Scanning electron microscopy (SEM) and high-resolution transmission electron microscopy (HRTEM) were used to further verify the morphology and crystal structure. Overall, both exhibited a similar morphology, composed of agglomerated primary particles, as observed in SEM images (Fig. 1d, h). A number of particles were examined using HRTEM and representative images are shown in Fig. 1e–g, i–k. The LNMO sample has a slightly smaller primary particle size than the LNRO sample, both being a few hundred nanometers. They both exhibit a well-defined layered structure with a thin layer (~1.5 nm) of spinel and/or rocksalt phase on the surface. Both electron diffraction (ED) patterns and fast Fourier transformation results along the  and  zone axis of C2/m and C2/c from LNMO and LNRO particle showed high structural consistency. In contrast, an ED pattern from a LNRO particle is inconsistent with that simulated based on P21/m symmetry, confirming that our LNRO sample belongs to C2/c space group. Therefore, a similar crystal structure and morphology between the two samples was confirmed using combined synchrotron XRD, TEM, and SEM techniques.

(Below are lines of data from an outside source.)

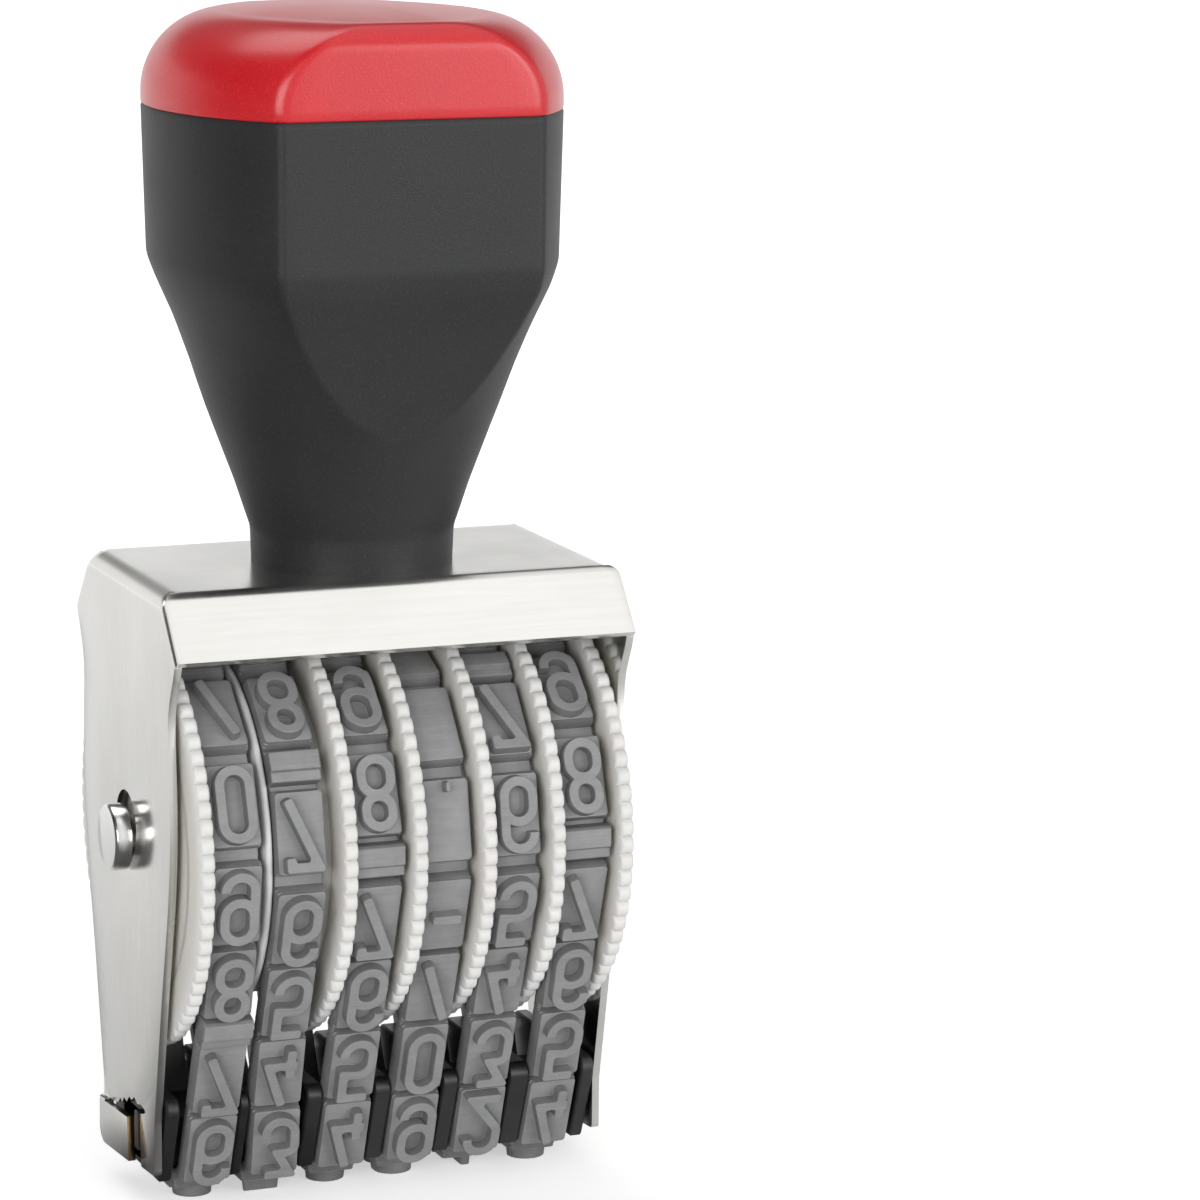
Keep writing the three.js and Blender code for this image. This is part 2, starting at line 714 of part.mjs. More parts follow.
// Grip section: flats front and rear of half width flat, joined by arcs through the side points
function gripRing(z, halfWidth, halfDepth, flat) {
  const { centre, radius } = gripArc(halfWidth, halfDepth, flat);
  const reach = Math.atan2(halfDepth, flat - centre);
  const ring = [];
  for (const side of [1, -1]) {
    for (let k = 0; k <= sideArcSteps; k += 1) {
      const turn = reach * (2 * k / sideArcSteps - 1);
      ring.push([side * (centre + radius * Math.cos(turn)), side * radius * Math.sin(turn), z]);
    }
  }
  return ring;
}

// Closed skin through rings of equal count, with a middle point on its last ring
function lofted(rings, crownZ) {
  const count = rings[0].length;
  const positions = rings.flat(2);
  const faces = [];
  rings.slice(1).forEach((ring, level) => {
    for (let i = 0; i < count; i += 1) {
      const next = (i + 1) % count;
      const [a, b] = [level * count + i, level * count + next];
      faces.push(a, b, b + count, a, b + count, a + count);
    }
  });
  positions.push(0, 0, rings[0][0][2], 0, 0, crownZ);
  const floor = rings.length * count;
  const top = (rings.length - 1) * count;
  for (let i = 0; i < count; i += 1) {
    const next = (i + 1) % count;
    faces.push(floor, next, i, floor + 1, top + i, top + next);
  }
  const geometry = new THREE.BufferGeometry();
  geometry.setAttribute('position', new THREE.Float32BufferAttribute(positions, 3));
  geometry.setIndex(faces);
  return geometry;
}

function handleBody() {
  const rings = gripShares.map(([height, width, depth, flat]) => gripRing(
    plateTopZ + height * seamHeight, width * gripHalfWidth, depth * gripHalfDepth, flat * gripFlatHalf));
  const seamZ = plateTopZ + seamHeight;
  rings.push(gripRing(seamZ - seamStep, gripHalfWidth, gripHalfDepth, gripFlatHalf));
  rings.push(gripRing(seamZ, gripHalfWidth - seamStep, gripHalfDepth - seamStep, gripFlatHalf));
  const socket = insertRadius + seatGap;
  const depth = insertRecess + insertLength + seatGap;
  const bore = turnedUpright([[0, -cutOverrun], [socket, -cutOverrun], [socket, depth], [0, depth]], plateTopZ);
  return geometryOf(solid(lofted(rings, seamZ)).subtract(solid(bore)));
}

// The side arcs draw in with the fillet, and the front and rear planes cut them until they meet
function handleCap() {
  const seamZ = plateTopZ + seamHeight;
  const wall = capHeight - capDome - capFillet;
  const { centre, radius } = gripArc(gripHalfWidth, gripHalfDepth, gripFlatHalf);
  const rings = [gripRing(seamZ, gripHalfWidth, gripHalfDepth, gripFlatHalf)];
  for (let k = 0; k <= capSteps; k += 1) {
    const turn = Math.PI / 2 * k / capSteps;
    const arcRadius = radius - capFillet * (1 - Math.cos(turn));
    const halfDepth = Math.min(gripHalfDepth, Math.sqrt(arcRadius ** 2 - centre ** 2));
    const flat = centre + Math.sqrt(arcRadius ** 2 - halfDepth ** 2);
    rings.push(gripRing(seamZ + wall + capFillet * Math.sin(turn), centre + arcRadius, halfDepth, flat));
  }
  return geometryOf(solid(lofted(rings, seamZ + capHeight)));
}

function handleScrew() {
  const headTop = plateUnderZ - washerThickness;
  return geometryOf(solid(turnedUpright([
    [0, -screwHeadHeight], [screwHeadRadius, -screwHeadHeight], [screwHeadRadius, 0],
    [screwRadius, 0], [screwRadius, screwLength], [0, screwLength],
  ], headTop)));
}

function ringSleeve(inner, outer, fromZ, toZ) {
  const profile = [[inner, 0], [outer, 0], [outer, toZ - fromZ], [inner, toZ - fromZ]];
  return geometryOf(solid(turnedUpright(profile, fromZ)));
}

const group = new THREE.Group();
group.name = 'numbering_stamp';

function add(name, geometry, look) {
  const mesh = new THREE.Mesh(geometry, look);
  mesh.name = name;
  group.add(mesh);
}

add('frame', frame(), material(0xc9c9c4, 0.32, 0.9));
add('axle', axle(), material(0xd8d8d8, 0.18, 1));
for (let i = 0; i < wheelCount; i += 1) {
  add(`setting_wheel_${i + 1}`, settingWheel(i), material(0xf1efe8, 0.55, 0));
}
add('separator_disc', separatorDisc(), material(0xf3f1ec, 0.5, 0));
for (let i = 0; i < wheelCount; i += 1) {
  add(`band_${i + 1}`, band(i), material(0x75777a, 0.8, 0));
}
add('bridge', bridge(), material(0x1b1b1c, 0.55, 0));
add('handle_body', handleBody(), material(0x232427, 0.6, 0));
add('handle_cap', handleCap(), material(0xc9232b, 0.42, 0));
add('handle_screw', handleScrew(), material(0xb9b9b5, 0.3, 1));
add('screw_washer', ringSleeve(screwRadius + seatGap, washerRadius, plateUnderZ - washerThickness, plateUnderZ),
  material(0xb9b9b5, 0.35, 1));
add('handle_insert', ringSleeve(screwRadius + seatGap, insertRadius, plateTopZ + insertRecess,
  plateTopZ + insertRecess + insertLength), material(0xb08d4a, 0.35, 1));

export default group;
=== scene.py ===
import math

import bmesh
import bpy
import numpy as np
from mathutils import Matrix, Vector
from mathutils.geometry import delaunay_2d_cdt


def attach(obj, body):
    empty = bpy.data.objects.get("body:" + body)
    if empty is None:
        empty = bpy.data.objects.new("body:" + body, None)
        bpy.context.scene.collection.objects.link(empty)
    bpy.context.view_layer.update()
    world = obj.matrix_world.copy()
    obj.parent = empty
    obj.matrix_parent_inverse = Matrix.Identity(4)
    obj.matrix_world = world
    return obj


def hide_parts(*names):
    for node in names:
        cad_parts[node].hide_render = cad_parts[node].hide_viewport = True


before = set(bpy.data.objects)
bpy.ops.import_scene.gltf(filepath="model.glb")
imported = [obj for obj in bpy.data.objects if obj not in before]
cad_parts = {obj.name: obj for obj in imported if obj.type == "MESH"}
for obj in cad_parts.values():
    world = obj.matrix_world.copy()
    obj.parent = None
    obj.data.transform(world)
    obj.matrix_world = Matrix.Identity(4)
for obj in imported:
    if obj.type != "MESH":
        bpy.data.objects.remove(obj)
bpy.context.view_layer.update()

MM = 0.001

# Gaps between parts that run on each other, between parts that sit together, and beside a band
RUN_GAP, SEAT_GAP, SIDE_GAP = 0.3, 0.3, 0.25

# Rubber number bands and their type
GLYPH_HEIGHT, GLYPH_WIDTH, STROKE = 9.0, 4.65, 1.14
RELIEF, PLINTH, BELT, BAND_WIDTH, BAND_SLIM = 1.3, 1.2, 1.3, 6.3, 0.3
BAND_HEIGHT = BELT + PLINTH + RELIEF
BAND_HALF, MID_BAND = (BAND_WIDTH - BAND_SLIM) / 2, 2.0
SPLICE_LENGTH, SPLICE_HEIGHT, TILE_GAP = 3.3, 2.2, 0.6
FIGURES, BEFORE_SPLICE, PRINTED = "1234567890/-.  ", 7, "523813"
# Each band's step to one side on the bridge and on its wheel, and the heights between which that changes
BAND_SIDEWAYS = ((0.3, -0.2, 22, 40), (0, -1.1, 5, 18), (-0.1, -0.35, 5, 18),
                 (0, -0.35, 5, 18), (0, -0.3, 5, 18), (0.3, -0.3, 12, 33))
# Figures: rolled edge of the face, draft of the walls, depth in the plinth, round of the face's corners
FACE_ROLL, FIGURE_DRAFT, FIGURE_ROOT, FACE_ROUND = 0.07, 0.16, 0.3, 0.32
# Cross-sections along a belt, count and depth of the fine ribs on its sides, and the chamfer of its section
BELT_STEPS, BELT_RIBS, RIB_DEPTH, BELT_EDGE = 480, 150, 0.05, 0.15
# A face counts as a side wall as its normal's share of the outward way falls from the first to the second
WALL_FROM, WALL_FULL = 0.93, 0.68

# Setting wheels, the thin disc between the first two, and the axle
WHEELS, TEETH, TIP_RADIUS, TOOTH_DEPTH, LOBE_POWER = 6, 74, 24.86, 0.9, 0.45
TOOTH_STEPS, TURN_STEPS, DISC_STEPS = 12, 96, 160
RIM_WIDTH, DRUM_RADIUS, DRUM_WALL, WEB, HUB_RADIUS, DRUM_EASE = 1.7, 19.6, 1.8, 2.0, 7.0, 0.2
WHEEL_PITCH = BAND_WIDTH + RIM_WIDTH + 2 * SIDE_GAP
WHEEL_WIDTH = WHEEL_PITCH - RUN_GAP
DISC_SPACE, DISC_RADIUS, DISC_HALF, DISC_SHIFT, BOSS_RADIUS, BOSS_EASE = 2.4, 21.9, 0.4, -0.45, 6.5, 0.3
STACK_HALF = (WHEELS * WHEEL_PITCH - 2 * RUN_GAP + DISC_SPACE) / 2
AXLE_Z, AXLE_RADIUS, AXLE_STANDOUT = 43.65, 3.95, 2.4
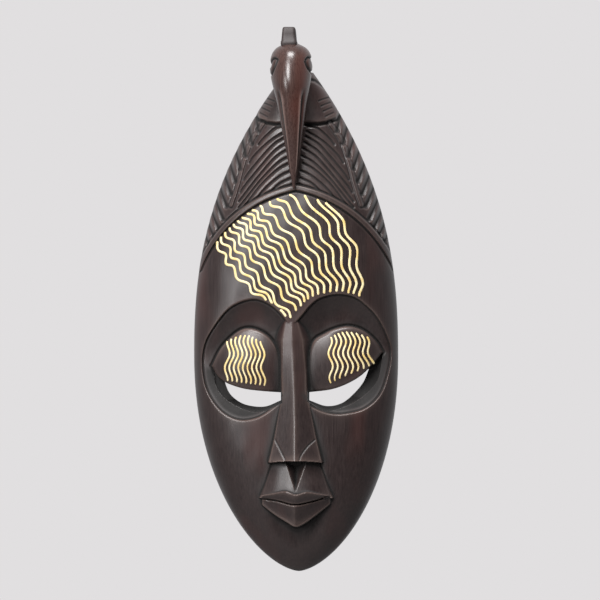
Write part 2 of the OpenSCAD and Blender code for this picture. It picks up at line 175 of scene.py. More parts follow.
def carved(points, steps=8):
    return curve(points, steps) + [CENTRE, 0]


def lid_skin(x, z, side):
    q = np.hypot((x - CENTRE - LID_CENTRES[side]) / 40, (z - 186) / 36)
    return dome(x, z) - 7.92 * np.clip(q, 0, 1) ** 2


# painted shadow: the lower part of each socket, under its lid, is marked to be painted dark
painted_lid_shadow = np.zeros(X.shape)
for side, (lower, upper) in enumerate([(left_lower, left_upper), (right_lower, right_upper)]):
    bowl = inset(curve(sockets[side], 6), 6.0)
    lid_foot = carved(lower)
    under = smooth((np.interp(X, lid_foot[:, 0], lid_foot[:, 1]) + 3 - Z) / 8)
    painted_lid_shadow += smooth(bowl / 5) * under
    outline = np.vstack([lid_foot[:-1], carved(upper)[:-1]])
    edge = inset(outline, 6.0)
    lid = lid_skin(X, Z, side) - 1.6 * (1 - np.clip(edge / 3.2, 0, 1)) ** 2
    depth += (lid - depth) * smooth((edge + 0.5) / 1.3)
    depth -= 1.1 * np.exp(-((edge + 0.9) / 0.8) ** 2)

# ---- Nose --------------------------------------------------------------------
# A long wedge with one sharp ridge, left standing from the brow to its tip, with a
# short line cut on each side to mark the nostril.

nose_heights = [98.5, 117, 138, 158, 177, 204, 219, 230]
nose_halves = [22.5, 18.4, 14.6, 10.4, 10.4, 9, 5.5, 2]
nose_ridges = [66, 61.8, 57.8, 55.4, 53.4, 51.9, 50.2, 48.2]


def nose_line(z):
    return CENTRE - 0.5 - 3.5 * (np.clip(z - 100, 0, None) / 120) ** 2


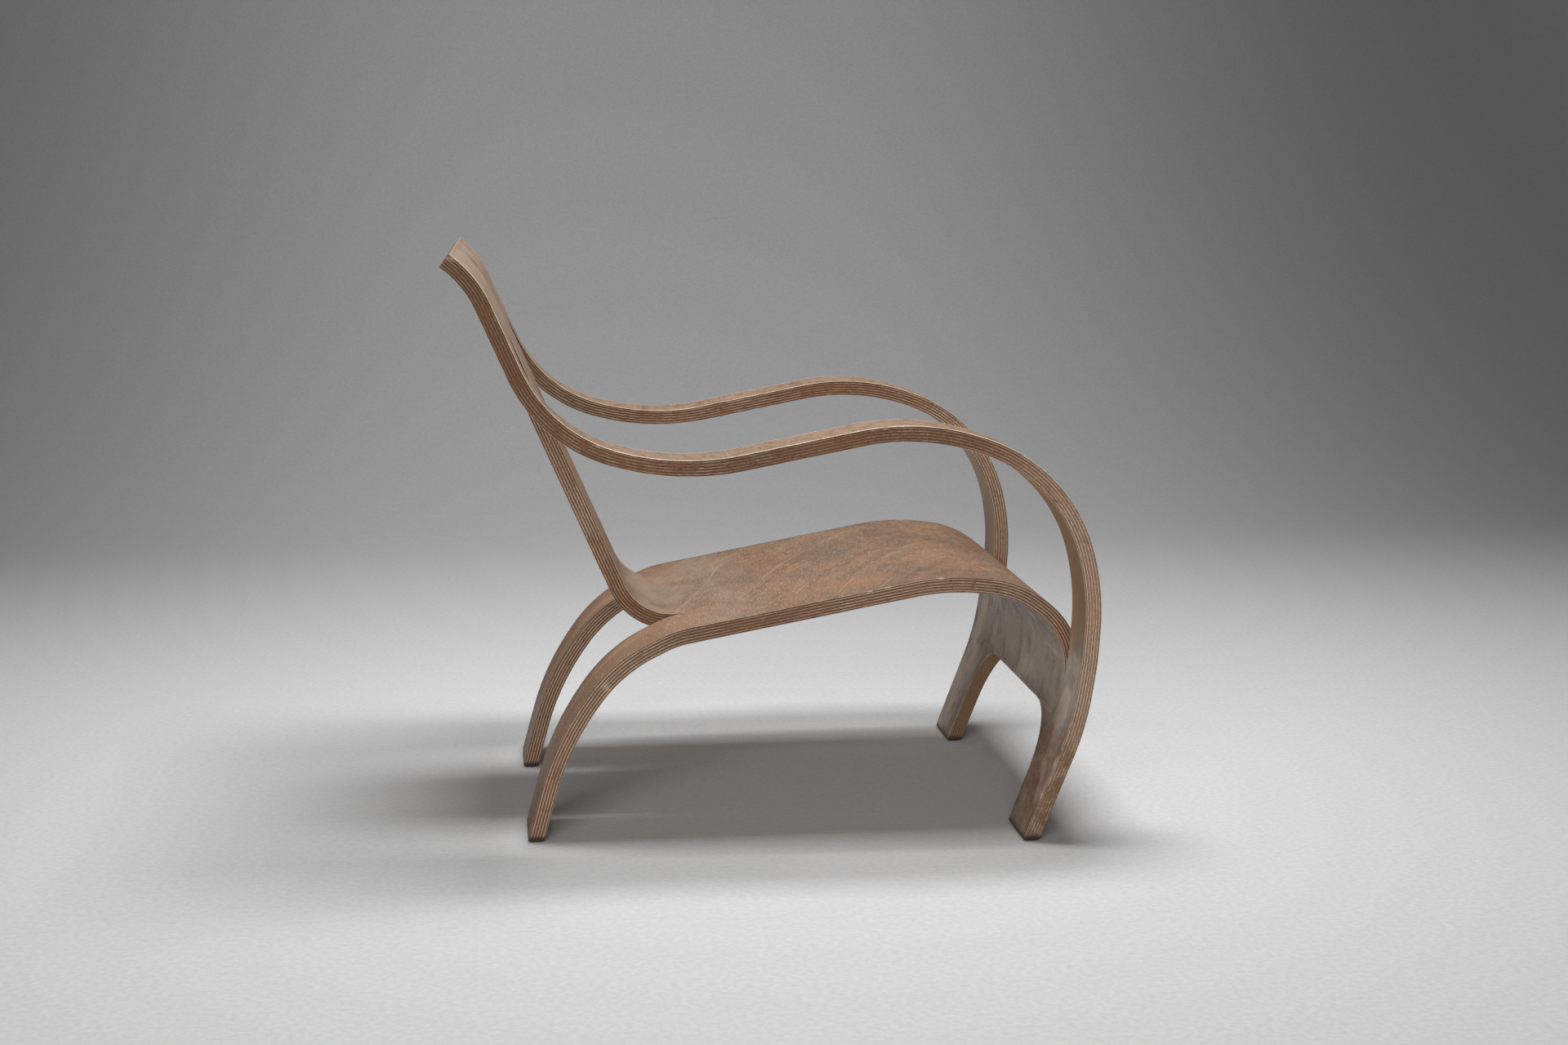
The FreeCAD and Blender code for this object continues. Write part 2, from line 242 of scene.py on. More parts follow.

First charge–discharge characteristics of LNMO and LNRO
The first cycle voltage profiles are shown in Fig. 2a, b. The as-produced LNRO sample demonstrated an electrochemical activity, characterized by a charge capacity of 239 mAh g–1 and a discharge capacity of 213 mAh g−1, leading to a coulombic efficiency of 88.9%. In comparison, LNMO sample exhibited a charge capacity of 310 mAh g–1 and a discharge capacity of 232 mAh g–1 with a coulombic efficiency of 75.0%. With respect to the theoretical capacity of 238 mAh g–1 and 318 mAh g–1 based on 1 Li+ for LNRO and LNMO, this corresponds to 1.01 Li+ removal/0.89 Li+ uptake for LNRO and 0.97/0.73 Li+ for LNMO, respectively. From this perspective, a common feature of about 1 Li+ removal during the charge was revealed for both compounds. Of note, the last 0.2 Li was not removed from both compounds in this study, additional studies regarding the reversible extraction of the final 0.2 Li are needed to understand the origin of this limitation (outside the scope of this study).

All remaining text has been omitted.